* _Source data_
START

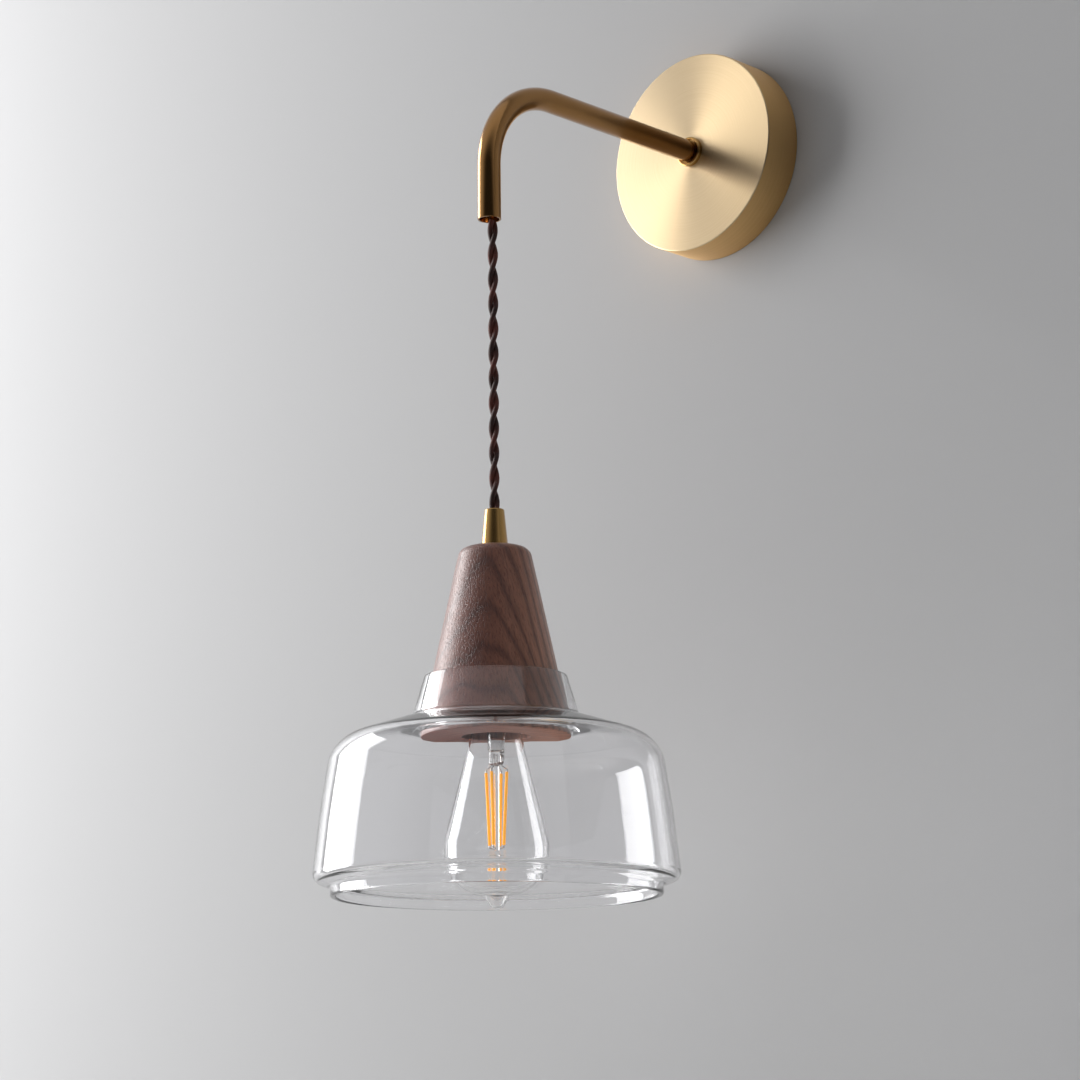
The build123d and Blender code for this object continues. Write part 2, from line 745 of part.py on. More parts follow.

END
START

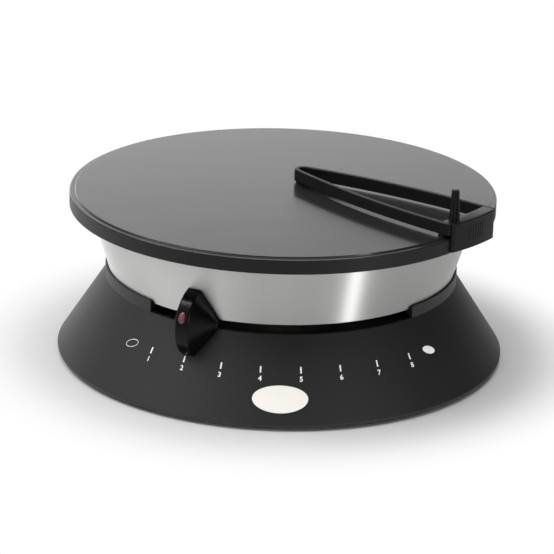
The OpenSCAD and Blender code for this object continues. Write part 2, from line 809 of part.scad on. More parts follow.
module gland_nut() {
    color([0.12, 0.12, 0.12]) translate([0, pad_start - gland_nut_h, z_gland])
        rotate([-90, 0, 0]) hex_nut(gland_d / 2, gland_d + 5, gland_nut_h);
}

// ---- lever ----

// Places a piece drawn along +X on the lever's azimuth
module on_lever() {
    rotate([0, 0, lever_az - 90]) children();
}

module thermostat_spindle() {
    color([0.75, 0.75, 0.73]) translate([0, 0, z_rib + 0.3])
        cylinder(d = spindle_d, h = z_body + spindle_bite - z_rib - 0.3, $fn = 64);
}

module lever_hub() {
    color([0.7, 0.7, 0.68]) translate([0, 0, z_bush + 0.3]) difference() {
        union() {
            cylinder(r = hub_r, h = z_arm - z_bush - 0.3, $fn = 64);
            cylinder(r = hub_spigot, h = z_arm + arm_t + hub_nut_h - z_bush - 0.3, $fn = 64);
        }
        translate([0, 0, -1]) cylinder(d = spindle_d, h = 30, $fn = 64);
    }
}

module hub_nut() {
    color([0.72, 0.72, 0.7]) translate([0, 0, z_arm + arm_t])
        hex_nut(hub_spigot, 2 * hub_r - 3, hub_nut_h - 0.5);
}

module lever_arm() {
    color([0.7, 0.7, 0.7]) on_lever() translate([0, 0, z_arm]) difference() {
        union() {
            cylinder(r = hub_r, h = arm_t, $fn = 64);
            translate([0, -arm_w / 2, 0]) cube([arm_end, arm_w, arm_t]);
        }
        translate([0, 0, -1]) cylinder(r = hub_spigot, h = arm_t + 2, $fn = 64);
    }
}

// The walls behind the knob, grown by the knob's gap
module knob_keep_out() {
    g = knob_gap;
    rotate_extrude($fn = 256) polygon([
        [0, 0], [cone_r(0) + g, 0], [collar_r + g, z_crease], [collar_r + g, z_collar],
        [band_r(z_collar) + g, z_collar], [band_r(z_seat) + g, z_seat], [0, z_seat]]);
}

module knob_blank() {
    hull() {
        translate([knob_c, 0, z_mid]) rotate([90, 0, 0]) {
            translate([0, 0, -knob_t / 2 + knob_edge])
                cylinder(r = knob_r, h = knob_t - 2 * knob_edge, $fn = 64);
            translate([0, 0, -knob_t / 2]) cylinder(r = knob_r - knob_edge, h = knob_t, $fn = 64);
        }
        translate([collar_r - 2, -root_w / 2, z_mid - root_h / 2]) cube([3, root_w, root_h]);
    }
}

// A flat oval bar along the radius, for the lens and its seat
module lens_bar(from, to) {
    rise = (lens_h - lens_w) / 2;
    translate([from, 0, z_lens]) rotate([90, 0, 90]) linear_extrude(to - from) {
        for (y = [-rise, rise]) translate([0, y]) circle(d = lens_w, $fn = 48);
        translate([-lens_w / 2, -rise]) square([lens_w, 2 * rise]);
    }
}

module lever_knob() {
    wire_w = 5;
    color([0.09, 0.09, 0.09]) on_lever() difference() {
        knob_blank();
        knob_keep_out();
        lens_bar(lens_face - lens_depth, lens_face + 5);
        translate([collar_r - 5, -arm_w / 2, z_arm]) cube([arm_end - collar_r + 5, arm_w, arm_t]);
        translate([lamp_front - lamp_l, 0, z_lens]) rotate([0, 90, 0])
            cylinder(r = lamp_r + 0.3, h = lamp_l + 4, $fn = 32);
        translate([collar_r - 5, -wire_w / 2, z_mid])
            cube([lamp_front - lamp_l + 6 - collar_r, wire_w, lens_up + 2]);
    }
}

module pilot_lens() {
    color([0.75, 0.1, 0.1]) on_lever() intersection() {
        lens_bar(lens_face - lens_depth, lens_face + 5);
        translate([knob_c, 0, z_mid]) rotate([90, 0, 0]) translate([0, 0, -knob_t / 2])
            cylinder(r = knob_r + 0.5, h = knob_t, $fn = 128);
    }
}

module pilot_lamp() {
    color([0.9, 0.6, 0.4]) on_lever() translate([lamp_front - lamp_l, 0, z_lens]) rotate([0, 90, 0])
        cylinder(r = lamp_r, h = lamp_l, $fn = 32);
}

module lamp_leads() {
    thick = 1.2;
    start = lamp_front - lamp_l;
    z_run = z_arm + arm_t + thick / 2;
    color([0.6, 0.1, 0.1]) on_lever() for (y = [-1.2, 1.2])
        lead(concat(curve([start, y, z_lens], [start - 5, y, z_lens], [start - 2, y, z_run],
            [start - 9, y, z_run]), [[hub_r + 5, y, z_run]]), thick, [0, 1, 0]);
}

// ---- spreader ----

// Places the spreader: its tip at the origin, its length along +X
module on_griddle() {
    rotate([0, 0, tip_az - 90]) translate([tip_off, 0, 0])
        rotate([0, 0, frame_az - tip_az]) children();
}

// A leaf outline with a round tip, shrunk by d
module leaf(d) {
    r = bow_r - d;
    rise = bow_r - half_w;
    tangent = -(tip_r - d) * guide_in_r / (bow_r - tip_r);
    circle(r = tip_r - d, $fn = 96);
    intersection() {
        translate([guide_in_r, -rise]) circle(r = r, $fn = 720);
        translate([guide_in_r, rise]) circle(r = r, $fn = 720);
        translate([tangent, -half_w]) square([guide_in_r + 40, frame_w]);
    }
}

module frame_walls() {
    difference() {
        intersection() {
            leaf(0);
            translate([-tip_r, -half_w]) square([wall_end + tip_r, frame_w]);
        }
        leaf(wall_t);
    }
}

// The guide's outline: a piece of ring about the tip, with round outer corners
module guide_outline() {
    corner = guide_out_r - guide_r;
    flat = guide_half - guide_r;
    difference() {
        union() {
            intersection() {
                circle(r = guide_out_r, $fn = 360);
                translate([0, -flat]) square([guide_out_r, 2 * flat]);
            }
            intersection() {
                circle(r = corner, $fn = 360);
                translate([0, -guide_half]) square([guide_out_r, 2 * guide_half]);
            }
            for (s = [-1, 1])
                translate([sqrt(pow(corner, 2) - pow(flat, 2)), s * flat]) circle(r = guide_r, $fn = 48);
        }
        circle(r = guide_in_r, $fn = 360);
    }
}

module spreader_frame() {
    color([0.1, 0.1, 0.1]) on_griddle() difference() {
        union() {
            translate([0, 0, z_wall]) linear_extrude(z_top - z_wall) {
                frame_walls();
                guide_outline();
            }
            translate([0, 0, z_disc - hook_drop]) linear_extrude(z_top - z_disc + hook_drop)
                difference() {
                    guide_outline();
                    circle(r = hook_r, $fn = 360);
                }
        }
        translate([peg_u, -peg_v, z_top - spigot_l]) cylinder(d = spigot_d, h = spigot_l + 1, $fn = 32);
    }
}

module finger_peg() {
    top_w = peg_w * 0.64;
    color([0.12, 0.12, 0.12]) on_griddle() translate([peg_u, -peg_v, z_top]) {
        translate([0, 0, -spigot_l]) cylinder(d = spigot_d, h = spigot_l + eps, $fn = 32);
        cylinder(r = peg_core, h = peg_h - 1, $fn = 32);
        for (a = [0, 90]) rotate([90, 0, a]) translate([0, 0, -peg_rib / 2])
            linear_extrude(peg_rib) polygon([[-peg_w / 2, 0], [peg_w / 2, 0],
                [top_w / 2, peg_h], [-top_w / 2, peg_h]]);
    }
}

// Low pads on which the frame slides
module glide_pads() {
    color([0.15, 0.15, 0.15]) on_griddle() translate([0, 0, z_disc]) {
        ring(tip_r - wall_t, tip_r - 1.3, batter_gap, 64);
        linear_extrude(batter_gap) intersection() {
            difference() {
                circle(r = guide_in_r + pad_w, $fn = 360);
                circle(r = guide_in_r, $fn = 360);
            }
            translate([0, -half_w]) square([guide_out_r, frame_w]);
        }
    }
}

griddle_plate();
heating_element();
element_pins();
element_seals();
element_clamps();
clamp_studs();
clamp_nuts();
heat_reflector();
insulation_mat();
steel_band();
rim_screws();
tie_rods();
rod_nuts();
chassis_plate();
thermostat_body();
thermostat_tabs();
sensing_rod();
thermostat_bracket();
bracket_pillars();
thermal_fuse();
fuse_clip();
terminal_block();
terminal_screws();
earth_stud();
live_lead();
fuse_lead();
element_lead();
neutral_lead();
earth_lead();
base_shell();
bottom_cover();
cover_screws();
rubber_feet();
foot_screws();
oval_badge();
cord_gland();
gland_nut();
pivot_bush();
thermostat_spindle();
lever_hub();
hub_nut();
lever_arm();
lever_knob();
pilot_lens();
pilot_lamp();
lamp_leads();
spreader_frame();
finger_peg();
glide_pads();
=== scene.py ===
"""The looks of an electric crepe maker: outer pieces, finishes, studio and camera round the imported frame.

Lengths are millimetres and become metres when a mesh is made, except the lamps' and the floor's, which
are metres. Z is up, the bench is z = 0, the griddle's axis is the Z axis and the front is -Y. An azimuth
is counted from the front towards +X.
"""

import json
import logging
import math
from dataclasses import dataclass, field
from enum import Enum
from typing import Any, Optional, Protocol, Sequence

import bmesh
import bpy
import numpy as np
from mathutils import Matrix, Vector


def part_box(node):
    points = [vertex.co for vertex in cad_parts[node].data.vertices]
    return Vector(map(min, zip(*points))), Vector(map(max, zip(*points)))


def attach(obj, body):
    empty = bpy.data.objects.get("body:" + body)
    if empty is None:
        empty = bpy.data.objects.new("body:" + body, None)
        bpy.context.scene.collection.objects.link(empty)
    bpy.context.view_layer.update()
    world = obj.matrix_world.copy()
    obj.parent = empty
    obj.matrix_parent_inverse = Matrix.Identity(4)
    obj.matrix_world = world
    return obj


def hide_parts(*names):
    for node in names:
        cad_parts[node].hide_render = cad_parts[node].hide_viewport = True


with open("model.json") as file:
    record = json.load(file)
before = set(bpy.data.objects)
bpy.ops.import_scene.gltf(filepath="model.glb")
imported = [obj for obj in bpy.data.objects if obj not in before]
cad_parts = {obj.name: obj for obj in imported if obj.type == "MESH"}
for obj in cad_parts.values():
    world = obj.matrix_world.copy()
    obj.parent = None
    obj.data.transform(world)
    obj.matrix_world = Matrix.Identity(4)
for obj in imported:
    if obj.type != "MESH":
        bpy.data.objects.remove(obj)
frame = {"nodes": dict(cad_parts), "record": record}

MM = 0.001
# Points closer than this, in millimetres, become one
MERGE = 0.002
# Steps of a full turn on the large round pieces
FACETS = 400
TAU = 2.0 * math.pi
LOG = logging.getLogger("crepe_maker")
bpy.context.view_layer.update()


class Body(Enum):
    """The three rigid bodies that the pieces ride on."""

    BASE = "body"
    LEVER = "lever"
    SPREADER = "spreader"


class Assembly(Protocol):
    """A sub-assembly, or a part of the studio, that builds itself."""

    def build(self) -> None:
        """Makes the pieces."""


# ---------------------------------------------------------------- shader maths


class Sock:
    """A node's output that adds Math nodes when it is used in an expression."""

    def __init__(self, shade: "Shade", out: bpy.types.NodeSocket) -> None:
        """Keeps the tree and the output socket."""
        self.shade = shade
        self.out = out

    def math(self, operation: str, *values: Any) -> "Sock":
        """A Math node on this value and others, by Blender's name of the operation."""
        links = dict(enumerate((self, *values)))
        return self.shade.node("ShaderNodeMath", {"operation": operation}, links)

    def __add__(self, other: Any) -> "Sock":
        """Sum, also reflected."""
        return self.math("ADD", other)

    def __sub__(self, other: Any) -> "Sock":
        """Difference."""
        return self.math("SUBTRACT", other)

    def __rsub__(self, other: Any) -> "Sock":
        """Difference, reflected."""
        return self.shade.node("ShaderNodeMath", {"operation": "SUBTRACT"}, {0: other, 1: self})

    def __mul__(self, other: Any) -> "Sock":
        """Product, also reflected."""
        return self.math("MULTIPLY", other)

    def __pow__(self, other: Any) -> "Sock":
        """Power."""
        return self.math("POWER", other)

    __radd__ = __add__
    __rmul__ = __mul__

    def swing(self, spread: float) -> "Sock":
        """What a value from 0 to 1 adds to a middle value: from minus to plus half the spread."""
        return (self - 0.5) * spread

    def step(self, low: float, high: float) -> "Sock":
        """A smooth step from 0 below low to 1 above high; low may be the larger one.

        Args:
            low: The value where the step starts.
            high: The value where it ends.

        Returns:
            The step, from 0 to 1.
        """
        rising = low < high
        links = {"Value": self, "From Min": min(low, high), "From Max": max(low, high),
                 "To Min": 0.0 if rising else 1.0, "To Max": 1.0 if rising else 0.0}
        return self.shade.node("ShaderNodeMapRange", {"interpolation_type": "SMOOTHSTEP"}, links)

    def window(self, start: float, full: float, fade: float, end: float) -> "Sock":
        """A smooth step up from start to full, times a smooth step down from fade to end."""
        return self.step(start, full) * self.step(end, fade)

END

* _The problem_
Retype verbatim the lines that run from the line containing "griddle_plate();" to the line containing "from typing import", both inclusive, and no others.

* _The reply_
griddle_plate();
heating_element();
element_pins();
element_seals();
element_clamps();
clamp_studs();
clamp_nuts();
heat_reflector();
insulation_mat();
steel_band();
rim_screws();
tie_rods();
rod_nuts();
chassis_plate();
thermostat_body();
thermostat_tabs();
sensing_rod();
thermostat_bracket();
bracket_pillars();
thermal_fuse();
fuse_clip();
terminal_block();
terminal_screws();
earth_stud();
live_lead();
fuse_lead();
element_lead();
neutral_lead();
earth_lead();
base_shell();
bottom_cover();
cover_screws();
rubber_feet();
foot_screws();
oval_badge();
cord_gland();
gland_nut();
pivot_bush();
thermostat_spindle();
lever_hub();
hub_nut();
lever_arm();
lever_knob();
pilot_lens();
pilot_lamp();
lamp_leads();
spreader_frame();
finger_peg();
glide_pads();
=== scene.py ===
"""The looks of an electric crepe maker: outer pieces, finishes, studio and camera round the imported frame.

Lengths are millimetres and become metres when a mesh is made, except the lamps' and the floor's, which
are metres. Z is up, the bench is z = 0, the griddle's axis is the Z axis and the front is -Y. An azimuth
is counted from the front towards +X.
"""

import json
import logging
import math
from dataclasses import dataclass, field
from enum import Enum
from typing import Any, Optional, Protocol, Sequence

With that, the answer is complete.